===== Data shown =====

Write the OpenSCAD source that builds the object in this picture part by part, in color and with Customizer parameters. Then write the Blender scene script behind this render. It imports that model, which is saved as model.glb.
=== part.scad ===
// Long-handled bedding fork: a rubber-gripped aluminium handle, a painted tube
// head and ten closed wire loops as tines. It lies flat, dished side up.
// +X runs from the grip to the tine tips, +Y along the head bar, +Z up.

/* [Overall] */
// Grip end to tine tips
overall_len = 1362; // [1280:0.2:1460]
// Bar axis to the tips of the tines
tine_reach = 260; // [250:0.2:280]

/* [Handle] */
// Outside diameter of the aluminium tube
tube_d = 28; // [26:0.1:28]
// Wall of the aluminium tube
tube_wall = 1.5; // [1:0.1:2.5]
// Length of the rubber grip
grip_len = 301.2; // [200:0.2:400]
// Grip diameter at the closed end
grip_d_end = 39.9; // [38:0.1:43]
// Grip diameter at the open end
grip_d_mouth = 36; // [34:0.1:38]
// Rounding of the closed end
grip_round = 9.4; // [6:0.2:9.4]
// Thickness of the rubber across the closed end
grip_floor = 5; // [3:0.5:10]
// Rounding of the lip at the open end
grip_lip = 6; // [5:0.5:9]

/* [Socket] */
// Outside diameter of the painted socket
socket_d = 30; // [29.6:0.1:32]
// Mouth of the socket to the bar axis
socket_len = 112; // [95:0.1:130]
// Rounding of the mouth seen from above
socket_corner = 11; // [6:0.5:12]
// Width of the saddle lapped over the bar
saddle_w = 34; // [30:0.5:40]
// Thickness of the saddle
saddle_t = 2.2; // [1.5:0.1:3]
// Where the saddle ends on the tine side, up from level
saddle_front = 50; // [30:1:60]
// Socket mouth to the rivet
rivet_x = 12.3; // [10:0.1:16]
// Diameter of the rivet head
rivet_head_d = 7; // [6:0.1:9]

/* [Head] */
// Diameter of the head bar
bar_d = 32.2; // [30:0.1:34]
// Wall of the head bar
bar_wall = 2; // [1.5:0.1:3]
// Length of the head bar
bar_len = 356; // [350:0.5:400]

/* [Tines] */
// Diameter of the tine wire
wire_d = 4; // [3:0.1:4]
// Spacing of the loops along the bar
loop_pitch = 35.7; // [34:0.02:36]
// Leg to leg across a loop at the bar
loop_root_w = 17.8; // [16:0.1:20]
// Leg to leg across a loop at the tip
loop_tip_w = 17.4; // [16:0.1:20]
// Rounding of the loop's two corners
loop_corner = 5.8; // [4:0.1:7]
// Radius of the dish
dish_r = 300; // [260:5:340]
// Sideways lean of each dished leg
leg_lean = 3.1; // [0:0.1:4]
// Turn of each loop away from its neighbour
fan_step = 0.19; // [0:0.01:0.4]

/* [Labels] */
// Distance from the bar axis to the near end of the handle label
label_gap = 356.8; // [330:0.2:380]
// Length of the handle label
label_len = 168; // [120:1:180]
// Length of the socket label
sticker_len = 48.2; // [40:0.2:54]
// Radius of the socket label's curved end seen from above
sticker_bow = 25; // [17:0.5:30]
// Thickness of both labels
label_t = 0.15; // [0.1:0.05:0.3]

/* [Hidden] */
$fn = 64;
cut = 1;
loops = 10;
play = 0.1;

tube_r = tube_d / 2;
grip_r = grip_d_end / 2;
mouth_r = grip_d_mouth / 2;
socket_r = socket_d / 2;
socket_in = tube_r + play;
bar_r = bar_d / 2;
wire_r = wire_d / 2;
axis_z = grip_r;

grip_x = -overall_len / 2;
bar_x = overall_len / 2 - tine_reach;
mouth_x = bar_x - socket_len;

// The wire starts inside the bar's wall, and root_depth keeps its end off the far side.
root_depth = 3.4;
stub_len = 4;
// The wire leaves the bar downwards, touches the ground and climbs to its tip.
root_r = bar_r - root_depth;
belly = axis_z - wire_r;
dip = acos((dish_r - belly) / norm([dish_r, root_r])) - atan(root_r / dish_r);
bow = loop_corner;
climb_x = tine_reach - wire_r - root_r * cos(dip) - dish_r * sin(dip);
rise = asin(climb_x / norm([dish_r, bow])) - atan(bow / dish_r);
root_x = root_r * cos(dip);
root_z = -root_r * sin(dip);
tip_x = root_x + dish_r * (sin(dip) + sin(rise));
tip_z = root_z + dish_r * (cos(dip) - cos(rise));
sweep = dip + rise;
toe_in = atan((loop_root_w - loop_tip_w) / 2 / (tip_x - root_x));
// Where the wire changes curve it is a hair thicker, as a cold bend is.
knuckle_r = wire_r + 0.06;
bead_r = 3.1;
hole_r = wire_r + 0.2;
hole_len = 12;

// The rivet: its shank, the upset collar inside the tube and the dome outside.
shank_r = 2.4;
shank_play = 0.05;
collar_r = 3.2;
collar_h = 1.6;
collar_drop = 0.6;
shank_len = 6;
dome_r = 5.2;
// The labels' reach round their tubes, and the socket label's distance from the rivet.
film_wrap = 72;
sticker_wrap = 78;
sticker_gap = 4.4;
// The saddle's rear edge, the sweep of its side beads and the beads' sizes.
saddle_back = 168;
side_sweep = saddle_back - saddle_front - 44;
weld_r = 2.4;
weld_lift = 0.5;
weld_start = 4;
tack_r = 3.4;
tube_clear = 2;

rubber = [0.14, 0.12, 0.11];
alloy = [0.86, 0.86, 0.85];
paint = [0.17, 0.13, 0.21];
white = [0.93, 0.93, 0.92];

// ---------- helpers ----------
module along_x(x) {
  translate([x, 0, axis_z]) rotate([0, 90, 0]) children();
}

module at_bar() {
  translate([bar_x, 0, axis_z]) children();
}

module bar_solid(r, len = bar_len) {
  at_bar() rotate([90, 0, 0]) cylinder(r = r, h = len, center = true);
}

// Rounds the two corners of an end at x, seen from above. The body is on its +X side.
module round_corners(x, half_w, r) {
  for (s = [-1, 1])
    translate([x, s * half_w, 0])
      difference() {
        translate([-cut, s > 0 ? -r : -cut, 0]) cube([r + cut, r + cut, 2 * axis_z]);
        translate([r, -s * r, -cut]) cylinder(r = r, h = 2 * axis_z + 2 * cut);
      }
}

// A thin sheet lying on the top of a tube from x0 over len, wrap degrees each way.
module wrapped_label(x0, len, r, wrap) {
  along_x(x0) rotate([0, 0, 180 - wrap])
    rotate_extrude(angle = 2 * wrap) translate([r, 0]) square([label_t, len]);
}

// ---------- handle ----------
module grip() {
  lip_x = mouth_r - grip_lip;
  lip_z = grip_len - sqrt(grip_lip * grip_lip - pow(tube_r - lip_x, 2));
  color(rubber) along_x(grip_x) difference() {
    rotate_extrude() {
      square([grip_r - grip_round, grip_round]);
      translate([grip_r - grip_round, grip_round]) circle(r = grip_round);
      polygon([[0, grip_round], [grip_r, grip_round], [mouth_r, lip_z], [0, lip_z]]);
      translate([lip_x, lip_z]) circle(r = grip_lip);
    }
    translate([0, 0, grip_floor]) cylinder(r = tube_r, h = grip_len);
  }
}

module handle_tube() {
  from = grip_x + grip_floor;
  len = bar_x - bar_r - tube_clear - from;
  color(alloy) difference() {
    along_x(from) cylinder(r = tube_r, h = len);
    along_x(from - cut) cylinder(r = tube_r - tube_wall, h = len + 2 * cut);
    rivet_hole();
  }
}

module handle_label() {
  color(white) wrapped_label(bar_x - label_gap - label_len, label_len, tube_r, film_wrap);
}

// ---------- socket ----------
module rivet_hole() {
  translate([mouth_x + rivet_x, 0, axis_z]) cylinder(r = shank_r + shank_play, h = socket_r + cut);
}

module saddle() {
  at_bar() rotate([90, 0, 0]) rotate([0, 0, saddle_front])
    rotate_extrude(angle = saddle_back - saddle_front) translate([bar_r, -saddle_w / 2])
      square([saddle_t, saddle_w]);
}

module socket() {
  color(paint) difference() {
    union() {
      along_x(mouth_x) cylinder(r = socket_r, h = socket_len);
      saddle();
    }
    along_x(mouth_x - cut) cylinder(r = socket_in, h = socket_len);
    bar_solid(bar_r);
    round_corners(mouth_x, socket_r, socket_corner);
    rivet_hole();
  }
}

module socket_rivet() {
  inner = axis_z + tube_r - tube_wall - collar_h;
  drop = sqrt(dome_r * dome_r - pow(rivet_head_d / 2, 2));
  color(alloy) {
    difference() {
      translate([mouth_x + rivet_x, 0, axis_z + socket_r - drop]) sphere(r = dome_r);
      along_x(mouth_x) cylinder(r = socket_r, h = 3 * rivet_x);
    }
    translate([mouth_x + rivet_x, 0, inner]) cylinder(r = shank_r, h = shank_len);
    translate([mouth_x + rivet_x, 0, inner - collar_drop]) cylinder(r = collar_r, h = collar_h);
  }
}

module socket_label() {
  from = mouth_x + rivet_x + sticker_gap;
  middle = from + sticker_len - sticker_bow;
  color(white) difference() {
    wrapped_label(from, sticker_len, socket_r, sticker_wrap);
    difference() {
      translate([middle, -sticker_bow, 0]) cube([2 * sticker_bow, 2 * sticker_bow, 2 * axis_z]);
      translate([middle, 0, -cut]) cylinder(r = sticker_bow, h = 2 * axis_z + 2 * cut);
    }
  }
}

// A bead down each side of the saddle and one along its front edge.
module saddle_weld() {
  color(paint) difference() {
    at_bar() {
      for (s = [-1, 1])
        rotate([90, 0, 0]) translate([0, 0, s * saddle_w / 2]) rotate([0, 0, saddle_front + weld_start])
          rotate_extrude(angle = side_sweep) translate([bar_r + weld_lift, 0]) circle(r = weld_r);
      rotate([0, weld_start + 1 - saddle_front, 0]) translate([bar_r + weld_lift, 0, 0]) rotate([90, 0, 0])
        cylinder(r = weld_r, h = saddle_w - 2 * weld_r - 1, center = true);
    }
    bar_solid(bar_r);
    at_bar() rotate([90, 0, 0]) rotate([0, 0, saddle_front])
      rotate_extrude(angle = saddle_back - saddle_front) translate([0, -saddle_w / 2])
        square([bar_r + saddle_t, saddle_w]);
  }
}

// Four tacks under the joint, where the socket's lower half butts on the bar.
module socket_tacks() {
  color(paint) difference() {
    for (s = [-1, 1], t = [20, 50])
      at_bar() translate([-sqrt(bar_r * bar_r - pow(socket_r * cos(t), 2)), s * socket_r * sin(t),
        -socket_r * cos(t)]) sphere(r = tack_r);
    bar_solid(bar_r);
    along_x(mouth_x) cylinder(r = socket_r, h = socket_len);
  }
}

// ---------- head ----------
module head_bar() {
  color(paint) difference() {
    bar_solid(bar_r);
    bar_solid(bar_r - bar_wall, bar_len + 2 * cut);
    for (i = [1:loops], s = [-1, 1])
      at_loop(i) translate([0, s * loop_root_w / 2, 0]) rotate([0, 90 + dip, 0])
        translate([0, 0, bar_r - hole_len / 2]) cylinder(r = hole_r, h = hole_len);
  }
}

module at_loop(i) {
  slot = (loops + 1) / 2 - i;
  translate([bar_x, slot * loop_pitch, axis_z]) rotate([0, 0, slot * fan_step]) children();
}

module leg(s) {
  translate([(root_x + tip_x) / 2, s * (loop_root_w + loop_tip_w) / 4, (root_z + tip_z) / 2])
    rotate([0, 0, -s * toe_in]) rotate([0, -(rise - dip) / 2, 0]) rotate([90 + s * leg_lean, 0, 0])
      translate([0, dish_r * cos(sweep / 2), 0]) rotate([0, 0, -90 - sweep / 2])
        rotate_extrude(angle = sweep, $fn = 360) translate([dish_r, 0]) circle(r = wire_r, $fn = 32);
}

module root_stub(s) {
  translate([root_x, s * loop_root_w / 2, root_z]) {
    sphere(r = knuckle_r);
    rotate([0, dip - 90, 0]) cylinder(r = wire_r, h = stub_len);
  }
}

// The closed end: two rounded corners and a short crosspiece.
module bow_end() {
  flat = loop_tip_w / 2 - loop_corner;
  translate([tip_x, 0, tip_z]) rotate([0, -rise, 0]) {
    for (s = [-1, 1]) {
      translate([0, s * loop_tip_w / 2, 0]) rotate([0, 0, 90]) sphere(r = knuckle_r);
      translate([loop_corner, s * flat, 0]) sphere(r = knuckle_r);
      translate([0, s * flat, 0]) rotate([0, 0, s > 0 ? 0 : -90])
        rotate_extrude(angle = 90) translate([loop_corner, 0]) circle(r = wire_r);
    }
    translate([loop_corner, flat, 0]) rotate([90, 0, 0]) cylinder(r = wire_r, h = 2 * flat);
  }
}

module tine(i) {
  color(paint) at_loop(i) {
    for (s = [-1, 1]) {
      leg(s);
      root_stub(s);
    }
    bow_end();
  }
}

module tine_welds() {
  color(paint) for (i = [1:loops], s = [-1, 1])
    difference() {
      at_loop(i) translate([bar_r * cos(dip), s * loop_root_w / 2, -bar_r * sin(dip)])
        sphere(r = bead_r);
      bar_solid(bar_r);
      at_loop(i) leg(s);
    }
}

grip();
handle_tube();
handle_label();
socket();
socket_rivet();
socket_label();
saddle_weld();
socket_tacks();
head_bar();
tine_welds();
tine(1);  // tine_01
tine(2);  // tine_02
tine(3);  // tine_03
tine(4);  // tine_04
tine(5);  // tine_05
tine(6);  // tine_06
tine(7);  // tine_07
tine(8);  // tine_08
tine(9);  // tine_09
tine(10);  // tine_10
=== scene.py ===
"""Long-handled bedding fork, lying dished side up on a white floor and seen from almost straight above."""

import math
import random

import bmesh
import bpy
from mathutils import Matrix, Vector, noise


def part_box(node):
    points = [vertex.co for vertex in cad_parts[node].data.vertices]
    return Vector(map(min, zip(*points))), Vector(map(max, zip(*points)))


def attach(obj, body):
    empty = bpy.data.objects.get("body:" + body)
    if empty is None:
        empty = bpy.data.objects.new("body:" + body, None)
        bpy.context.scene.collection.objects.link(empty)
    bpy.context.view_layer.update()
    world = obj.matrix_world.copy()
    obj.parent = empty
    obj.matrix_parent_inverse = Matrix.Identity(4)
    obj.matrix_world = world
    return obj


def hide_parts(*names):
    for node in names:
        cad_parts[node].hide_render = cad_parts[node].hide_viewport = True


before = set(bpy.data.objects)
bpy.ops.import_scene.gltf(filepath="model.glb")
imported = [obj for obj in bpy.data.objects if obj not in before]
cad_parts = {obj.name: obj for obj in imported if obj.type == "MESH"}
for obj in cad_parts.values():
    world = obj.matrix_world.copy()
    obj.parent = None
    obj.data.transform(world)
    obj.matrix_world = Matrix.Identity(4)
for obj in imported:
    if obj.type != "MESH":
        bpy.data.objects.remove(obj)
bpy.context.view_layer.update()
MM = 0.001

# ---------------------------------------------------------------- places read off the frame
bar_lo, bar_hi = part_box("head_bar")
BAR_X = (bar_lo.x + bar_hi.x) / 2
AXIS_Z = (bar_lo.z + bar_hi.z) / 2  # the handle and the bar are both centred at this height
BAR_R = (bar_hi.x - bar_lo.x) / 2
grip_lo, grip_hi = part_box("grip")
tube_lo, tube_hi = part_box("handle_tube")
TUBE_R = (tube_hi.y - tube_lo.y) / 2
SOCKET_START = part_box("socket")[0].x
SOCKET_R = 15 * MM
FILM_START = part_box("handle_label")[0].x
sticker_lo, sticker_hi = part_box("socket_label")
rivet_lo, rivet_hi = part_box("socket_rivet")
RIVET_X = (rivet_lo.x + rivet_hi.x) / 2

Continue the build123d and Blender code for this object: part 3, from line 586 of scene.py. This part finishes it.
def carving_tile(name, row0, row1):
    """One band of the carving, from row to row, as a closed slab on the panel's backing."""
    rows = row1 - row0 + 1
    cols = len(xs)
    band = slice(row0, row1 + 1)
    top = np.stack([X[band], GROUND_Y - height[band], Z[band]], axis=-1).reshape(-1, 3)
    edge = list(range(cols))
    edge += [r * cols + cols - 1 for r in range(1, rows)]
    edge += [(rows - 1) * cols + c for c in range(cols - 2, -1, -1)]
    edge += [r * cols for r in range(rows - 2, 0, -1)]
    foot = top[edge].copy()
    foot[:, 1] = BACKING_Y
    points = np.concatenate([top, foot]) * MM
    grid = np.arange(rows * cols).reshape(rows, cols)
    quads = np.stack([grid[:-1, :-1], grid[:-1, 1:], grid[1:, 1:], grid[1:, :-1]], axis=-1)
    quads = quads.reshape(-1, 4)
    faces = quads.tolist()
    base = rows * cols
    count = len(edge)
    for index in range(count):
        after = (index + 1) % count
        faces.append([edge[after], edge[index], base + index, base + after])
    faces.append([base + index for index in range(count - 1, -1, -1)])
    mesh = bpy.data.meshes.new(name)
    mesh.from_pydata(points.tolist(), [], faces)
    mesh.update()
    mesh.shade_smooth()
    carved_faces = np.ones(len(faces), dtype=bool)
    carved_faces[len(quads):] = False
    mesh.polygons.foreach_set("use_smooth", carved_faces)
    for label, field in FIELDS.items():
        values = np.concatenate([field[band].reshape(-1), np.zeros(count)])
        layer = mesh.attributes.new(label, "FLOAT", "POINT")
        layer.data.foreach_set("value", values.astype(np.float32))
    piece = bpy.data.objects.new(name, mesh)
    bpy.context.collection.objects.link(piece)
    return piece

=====

[Description of the task]:
Your task is to repeat the lines from the one containing "a short crosspiece." to the one containing "before = set(bpy.data.objects)", both lines included. Leave out every other line.

[Exercise output]:
// The closed end: two rounded corners and a short crosspiece.
module bow_end() {
  flat = loop_tip_w / 2 - loop_corner;
  translate([tip_x, 0, tip_z]) rotate([0, -rise, 0]) {
    for (s = [-1, 1]) {
      translate([0, s * loop_tip_w / 2, 0]) rotate([0, 0, 90]) sphere(r = knuckle_r);
      translate([loop_corner, s * flat, 0]) sphere(r = knuckle_r);
      translate([0, s * flat, 0]) rotate([0, 0, s > 0 ? 0 : -90])
        rotate_extrude(angle = 90) translate([loop_corner, 0]) circle(r = wire_r);
    }
    translate([loop_corner, flat, 0]) rotate([90, 0, 0]) cylinder(r = wire_r, h = 2 * flat);
  }
}

module tine(i) {
  color(paint) at_loop(i) {
    for (s = [-1, 1]) {
      leg(s);
      root_stub(s);
    }
    bow_end();
  }
}

module tine_welds() {
  color(paint) for (i = [1:loops], s = [-1, 1])
    difference() {
      at_loop(i) translate([bar_r * cos(dip), s * loop_root_w / 2, -bar_r * sin(dip)])
        sphere(r = bead_r);
      bar_solid(bar_r);
      at_loop(i) leg(s);
    }
}

grip();
handle_tube();
handle_label();
socket();
socket_rivet();
socket_label();
saddle_weld();
socket_tacks();
head_bar();
tine_welds();
tine(1);  // tine_01
tine(2);  // tine_02
tine(3);  // tine_03
tine(4);  // tine_04
tine(5);  // tine_05
tine(6);  // tine_06
tine(7);  // tine_07
tine(8);  // tine_08
tine(9);  // tine_09
tine(10);  // tine_10
=== scene.py ===
"""Long-handled bedding fork, lying dished side up on a white floor and seen from almost straight above."""

import math
import random

import bmesh
import bpy
from mathutils import Matrix, Vector, noise


def part_box(node):
    points = [vertex.co for vertex in cad_parts[node].data.vertices]
    return Vector(map(min, zip(*points))), Vector(map(max, zip(*points)))


def attach(obj, body):
    empty = bpy.data.objects.get("body:" + body)
    if empty is None:
        empty = bpy.data.objects.new("body:" + body, None)
        bpy.context.scene.collection.objects.link(empty)
    bpy.context.view_layer.update()
    world = obj.matrix_world.copy()
    obj.parent = empty
    obj.matrix_parent_inverse = Matrix.Identity(4)
    obj.matrix_world = world
    return obj


def hide_parts(*names):
    for node in names:
        cad_parts[node].hide_render = cad_parts[node].hide_viewport = True


before = set(bpy.data.objects)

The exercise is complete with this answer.